Africa's 'green' rules on the rise
As the global fight against climate change gathers pace, more financial market regulators in Africa are introducing environmental disclosure policies.
**By Conrad Onyango, bird story agency**
The list of African countries introducing financial market policies related to environmental, social or governance (ESG) issues is growing, amid a global push for sustainable investing.
17 countries on the continent now have sustainability-focused policies, after another five joined the growing list in just the last 12 months, according to the latest joint report by the think-tank, Official Monetary and Financial Institutions Forum (OMFIF) and Absa Bank.
“Countries are working hard to ensure that they are well placed to attract the sort of global capital that is focused on long-term sustainability,” said Arrie Rautenbach Chief Executive Officer, Absa Group.
Launch of a strategic five-year plan that includes a provision encouraging the promotion of a ‘sustainable financial system’ in Uganda and the requirement by the Namibian Stock Exchange for companies to set up social, ethics and sustainability committees have been listed among key developments in entrenching green rules on the continent.
In early October, Namibia’s Government Institutions Pension Fund launched its ‘responsible investment’ policy to facilitate the integration and implementation of environmental, social, and corporate governance (ESG) into all aspects of the fund's investment activities.
In July, the Bank of Uganda launched a strategic plan for 2022-27 citing the promotion of a sustainable financial system among its key goals.
Uganda’s Central bank Deputy Governor, Michael Atingi-Ego, cited among others, “Our SP 2022 - 2027 includes a progressive approach to emerging issues such as central bank digital currencies; sustainability of the financial system; climatic risk.”
Egypt, Kenya, Mauritius and South Africa top the report's sustainability policy rankings, with commercial lenders in these countries required to incorporate climate change into their risk profiling.
Africa's 'green' rules on the rise [Graphics:Hope Mukami]
In Kenya, lenders have started reporting on environmental responsibility disclosures, with Kenya Commercial Bank, a top-tier lender, saying it has cut its carbon footprint by 11.25 per cent in its premises across the six countries.

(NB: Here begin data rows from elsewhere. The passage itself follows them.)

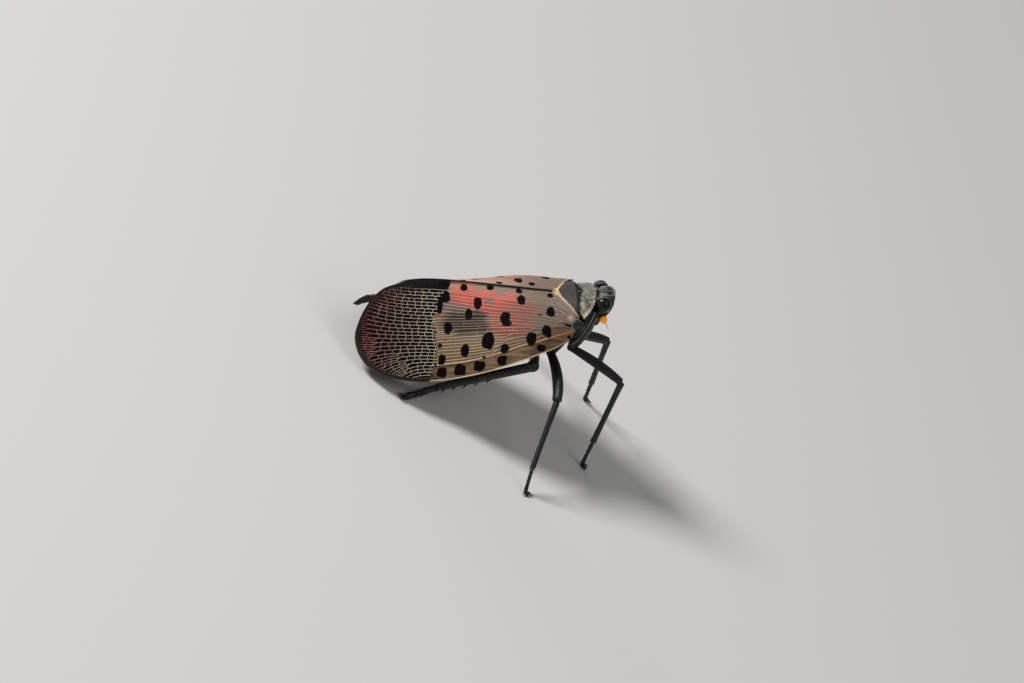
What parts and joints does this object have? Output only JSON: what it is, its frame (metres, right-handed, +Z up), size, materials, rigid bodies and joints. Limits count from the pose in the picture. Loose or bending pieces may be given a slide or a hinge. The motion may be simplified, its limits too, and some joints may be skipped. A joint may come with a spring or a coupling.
{
  "type": "spotted lanternfly",
  "caption": "Adult spotted lanternfly standing with its wings folded like a roof: a still, life-size model of the whole insect.",
  "frame": {"origin": "middle of the insect's box, on the floor under its feet", "axes": "+X towards the head, +Y to the insect's left, +Z up"},
  "size_m": [0.0291, 0.0266, 0.0165],
  "materials": {
    "shell_black": "black, finely wrinkled shell with a dull gloss",
    "eye": "black glossy compound eye",
    "antenna": "bright orange, finely pebbled",
    "collar": "rough grey-tan with dark rims",
    "shield": "smooth dark grey with tan edges",
    "forewing": "leathery grey-pink with black spots, black net-veined tip",
    "hindwing": "thin membrane, red with black spots, white band and black tip",
    "abdomen": "yellow with broad black bands",
    "leg": "black, ridged, with fine short hairs"
  },
  "bodies": {
    "root": {"head": "shell_black", "rostrum": "shell_black", "thorax": "shell_black", "eye_right": "eye", "eye_left": "eye", "antenna_right": "antenna", "antenna_left": "antenna", "pronotum": "collar", "mesonotum": "shield", "tegula_right": "shield", "tegula_left": "shield", "forewing_right": "forewing", "forewing_left": "forewing", "hindwing_right": "hindwing", "hindwing_left": "hindwing", "abdomen": "abdomen", "fore_right_coxa": "leg", "fore_right_femur": "leg", "fore_right_tibia": "leg", "fore_right_tarsus": "leg", "fore_left_coxa": "leg", "fore_left_femur": "leg", "fore_left_tibia": "leg", "fore_left_tarsus": "leg", "mid_right_coxa": "leg", "mid_right_femur": "leg", "mid_right_tibia": "leg", "mid_right_tarsus": "leg", "mid_left_coxa": "leg", "mid_left_femur": "leg", "mid_left_tibia": "leg", "mid_left_tarsus": "leg", "hind_right_coxa": "leg", "hind_right_femur": "leg", "hind_right_tibia": "leg", "hind_right_tarsus": "leg", "hind_left_coxa": "leg", "hind_left_femur": "leg", "hind_left_tibia": "leg", "hind_left_tarsus": "leg"}
  },
  "joints": []
}
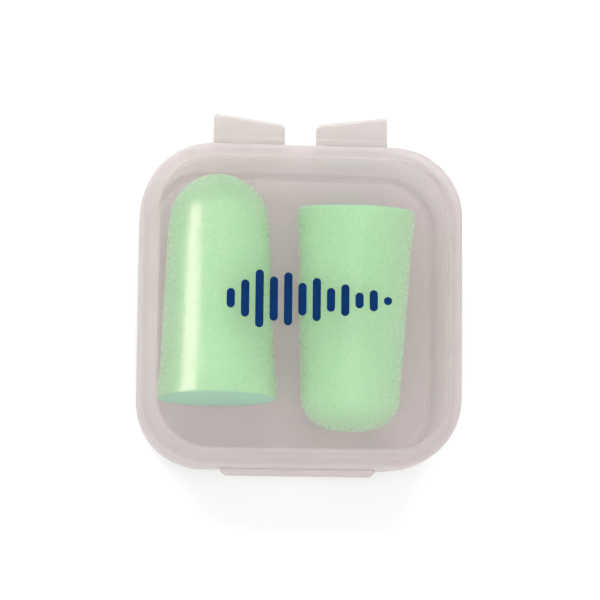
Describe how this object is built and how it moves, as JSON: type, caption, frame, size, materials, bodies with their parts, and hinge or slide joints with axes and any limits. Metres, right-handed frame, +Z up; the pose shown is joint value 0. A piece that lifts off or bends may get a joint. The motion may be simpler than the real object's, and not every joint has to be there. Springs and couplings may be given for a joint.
{
  "type": "foam ear plugs in case",
  "caption": "Tapered foam ear plugs in a small square frosted hinged plastic case with snap lid and thumb tab.",
  "frame": {"origin": "centre of the tray's flat underside, with the case closed and lying on its back", "axes": "+Z up through the lid, +Y towards the hinge straps, -Y towards the thumb tab, +X to the right as seen from above with the hinge away from the viewer"},
  "size_m": [0.037, 0.0419, 0.017],
  "materials": {
    "case_plastic": "frosted translucent polypropylene",
    "foam": "soft matt slow-recovery foam with a smooth skin",
    "mark_ink": "semi-gloss pad-printed ink"
  },
  "bodies": {
    "tray": {"base_tray": "case_plastic", "hinge_leaf_base_left": "case_plastic", "hinge_leaf_base_right": "case_plastic", "hinge_film_left": "case_plastic", "hinge_film_right": "case_plastic"},
    "lid": {"lid_cover": "case_plastic", "hinge_leaf_lid_left": "case_plastic", "hinge_leaf_lid_right": "case_plastic", "lid_mark": "mark_ink"},
    "plug_left": {"foam_plug_left": "foam"},
    "plug_right": {"foam_plug_right": "foam"}
  },
  "joints": [
    {"name": "lid_hinge", "type": "hinge", "parent": "tray", "child": "lid", "pos_m": [0, 0.02218, 0.0104], "axis": [-1, 0, 0], "range_deg": [0, 178], "deforming": ["hinge_film_left", "hinge_film_right"]},
    {"name": "plug_left_slide", "type": "slide", "parent": "tray", "child": "plug_left", "axis": [0, 1, 0], "range_m": [-0.0036, 0.001]},
    {"name": "plug_right_slide", "type": "slide", "parent": "tray", "child": "plug_right", "axis": [0, 1, 0], "range_m": [-0.003, 0.0044]}
  ]
}
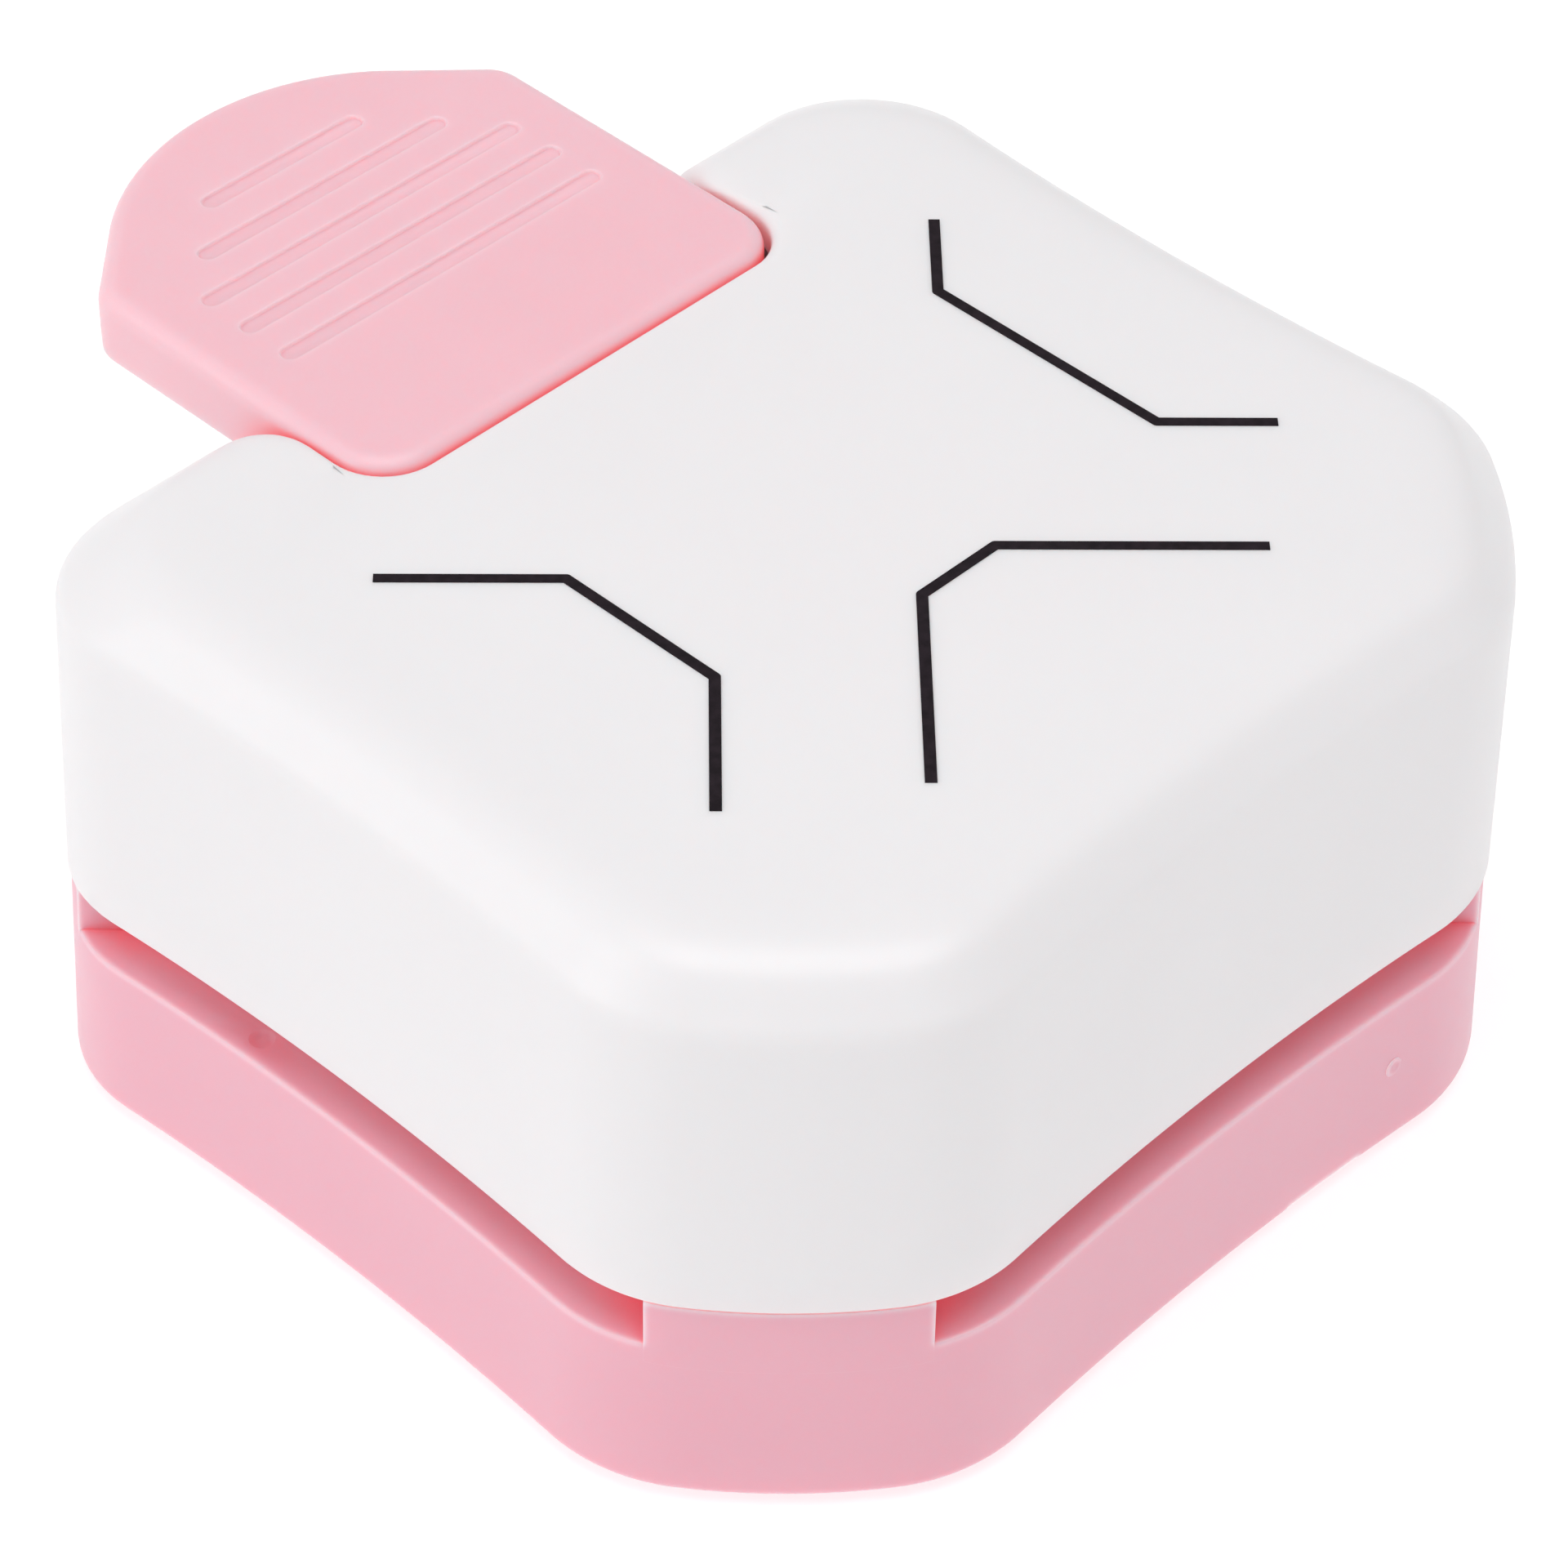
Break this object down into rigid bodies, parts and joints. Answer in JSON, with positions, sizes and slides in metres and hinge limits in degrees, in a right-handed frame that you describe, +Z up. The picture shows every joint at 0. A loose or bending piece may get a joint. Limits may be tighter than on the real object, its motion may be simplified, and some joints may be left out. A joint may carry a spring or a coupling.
{
  "type": "corner rounder",
  "caption": "Square desktop corner punch with hollow sides, paper slots around the base, a rear press lever and cut-shape marks on the cover.",
  "frame": {"origin": "middle of the bounding box at the bottom, on the surface that the rubber feet stand on", "axes": "+Z up, +Y from the front corner side towards the press lever's tip, +X across the body"},
  "size_m": [0.0702, 0.083, 0.0379],
  "materials": {
    "pink_plastic": "satin moulded plastic",
    "lever_plastic": "satin moulded plastic",
    "white_plastic": "smooth moulded plastic",
    "print_ink": "pad printed ink",
    "foot_rubber": "matte moulded rubber",
    "ground_steel": "ground flat",
    "pressed_steel": "zinc plated sheet",
    "hardened_steel": "hardened and ground",
    "cast_alloy": "die cast, satin",
    "zinc_screw": "zinc plated",
    "pin_steel": "polished pin",
    "spring_steel": "drawn spring wire"
  },
  "bodies": {
    "body": {"base_shell": "pink_plastic", "top_cover": "white_plastic", "lever_pin": "pin_steel", "pin_clips": "spring_steel", "pivot_bracket": "pressed_steel", "die_plate": "ground_steel", "die_screws": "zinc_screw", "guide_plate": "pink_plastic", "frame_screws": "zinc_screw", "cover_screws": "zinc_screw", "guide_rod_left": "pin_steel", "guide_rod_right": "pin_steel", "return_spring_left": "spring_steel", "return_spring_right": "spring_steel", "lid_hinge_pin": "pin_steel", "foot_front_left": "foot_rubber", "foot_front_right": "foot_rubber", "foot_rear_left": "foot_rubber", "foot_rear_right": "foot_rubber", "size_mark_small": "print_ink", "size_mark_medium": "print_ink", "size_mark_large": "print_ink"},
    "lever": {"press_lever": "lever_plastic"},
    "punch_unit": {"punch_small": "hardened_steel", "punch_medium": "hardened_steel", "punch_large": "hardened_steel", "punch_carrier": "cast_alloy", "punch_screws": "zinc_screw", "drive_pin": "pin_steel"},
    "lid": {"scrap_lid": "pink_plastic"}
  },
  "joints": [
    {"name": "lever_hinge", "type": "hinge", "parent": "body", "child": "lever", "pos_m": [0, -0.02647, 0.02507], "axis": [-1, 0, 0], "range_deg": [0, 9.9], "stiffness_Nm_per_rad": 1.33, "springref_deg": -4.3},
    {"name": "punch_slide", "type": "slide", "parent": "body", "child": "punch_unit", "axis": [0, 0, -1], "range_m": [0, 0.0036], "deforming": ["return_spring_left", "return_spring_right"]},
    {"name": "lid_hinge", "type": "hinge", "parent": "body", "child": "lid", "pos_m": [0, 0.01413, 0.0024], "axis": [1, 0, 0], "range_deg": [0, 85]}
  ],
  "couplings": [
    {"joint": "punch_slide", "follows": "lever_hinge", "m_per_rad": 0.019975}
  ]
}
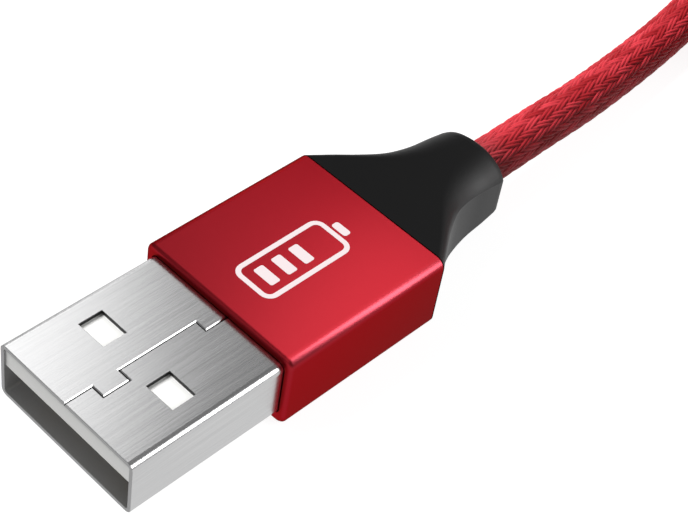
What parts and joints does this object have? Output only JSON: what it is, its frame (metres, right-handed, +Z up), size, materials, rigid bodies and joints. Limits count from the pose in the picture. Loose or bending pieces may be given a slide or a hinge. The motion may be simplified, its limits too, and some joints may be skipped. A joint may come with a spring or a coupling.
{
  "type": "charging cable",
  "caption": "Braided charging cable: rectangular steel plug in an anodised sleeve with a tapered strain relief, a cord in a strapped hank, and a small oval latching plug.",
  "frame": {"origin": "centre of the rectangular plug's footprint, on the surface that it lies on", "axes": "+Y from the rectangular plug's mouth to its cord, +Z up; the plug's mouth faces -Y"},
  "size_m": [0.0306, 0.1662, 0.0155],
  "materials": {
    "nickel_steel": "nickel plated sheet steel, fine lengthwise brushing",
    "white_plastic": "moulded, satin",
    "gold_plate": "gold plated, smooth",
    "copper": "bare stranded copper",
    "solder": "tinned, bright",
    "wire_red": "extruded insulation",
    "wire_white": "extruded insulation",
    "wire_green": "extruded insulation",
    "wire_black": "extruded insulation",
    "cord_jacket": "extruded jacket under the braid",
    "red_braid": "woven nylon braid with a slight sheen",
    "red_anodised": "red anodised, satin",
    "black_rubber": "moulded elastomer, matte",
    "black_plastic": "moulded, satin",
    "strap_fabric": "woven hook and loop strap",
    "circuit_green": "solder mask",
    "resistor_black": "smooth"
  },
  "bodies": {
    "cable": {"host_shell": "nickel_steel", "host_tongue": "white_plastic", "host_contact_power": "gold_plate", "host_contact_data_minus": "gold_plate", "host_contact_data_plus": "gold_plate", "host_contact_ground": "gold_plate", "host_conductor_ends": "copper", "host_solder_joints": "solder", "host_wire_power": "wire_red", "host_wire_data_minus": "wire_white", "host_wire_data_plus": "wire_green", "host_wire_ground": "wire_black", "host_cover_top": "white_plastic", "host_cover_bottom": "white_plastic", "host_cord_jacket": "cord_jacket", "host_braid_end": "red_braid", "host_sleeve": "red_anodised", "host_strain_relief": "black_rubber", "cord_lead": "red_braid", "cord_hank": "red_braid", "cord_tail": "red_braid", "hank_strap": "strap_fabric", "phone_shell": "nickel_steel", "phone_insulator": "black_plastic", "phone_contacts_upper": "gold_plate", "phone_contacts_lower": "gold_plate", "phone_contact_tails": "gold_plate", "phone_paddle_card": "circuit_green", "phone_resistor": "resistor_black", "phone_solder_joints": "solder", "phone_wire_power": "wire_red", "phone_wire_data_minus": "wire_white", "phone_wire_data_plus": "wire_green", "phone_wire_ground": "wire_black", "phone_inner_mould": "white_plastic", "phone_cord_jacket": "cord_jacket", "phone_braid_end": "red_braid", "phone_sleeve": "red_anodised", "phone_strain_relief": "black_rubber"},
    "left_latch": {"phone_latch_left": "nickel_steel"},
    "right_latch": {"phone_latch_right": "nickel_steel"}
  },
  "joints": [
    {"name": "left_latch_flex", "type": "hinge", "parent": "cable", "child": "left_latch", "pos_m": [0.00485, 0.141, 0.01295], "axis": [0, 0, 1], "range_deg": [0, 2], "stiffness_Nm_per_rad": 0.0004},
    {"name": "right_latch_flex", "type": "hinge", "parent": "cable", "child": "right_latch", "pos_m": [0.01115, 0.141, 0.01295], "axis": [0, 0, -1], "range_deg": [0, 2], "stiffness_Nm_per_rad": 0.0004}
  ]
}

In its Sustainability report dubbed, Progressive Action for Sustainable Development, covering Kenya, Tanzania, South Sudan, Uganda, Rwanda and Burundi, reported screening loans worth over US $2.8 billion (Ksh 336 billion) for social and environmental risks while increasing its green portfolio in the past two years.
In the last 12 months, however, Namibia, Uganda and Kenya have been among the countries that significantly increased their scores attributed to their progressive nature in implementing green rules.
“They have bolstered their environmental, social and governance market frameworks and, in Kenya, climate risks have been incorporated into financial stability regulation,” outlined the report.
Nine countries- Mauritius, South Africa, Ghana, Kenya, Namibia, Nigeria, Egypt, Tanzania and Morocco now offer sustainable financial products including green bonds.
For the first time since the index was launched in 2017, countries have begun doubling their overall scores with 19 seeing their performance lifted even in difficult operating environments, affirming the growing attractiveness of sustainable financing to investors.
The authors of the report have linked the improved country rankings to a sustained focus on fostering a financial market ecosystem, better placed to meet Africa’s financing needs.
“This was largely due to broad-based progress in developing sustainable financial markets, which is becoming increasingly important to global investors,” said the report.
Financial markets in Africa have faced disruption from the pandemic and before that faded, spillovers of the Russia-Ukraine war and tighter global financial conditions dampened their growth prospects.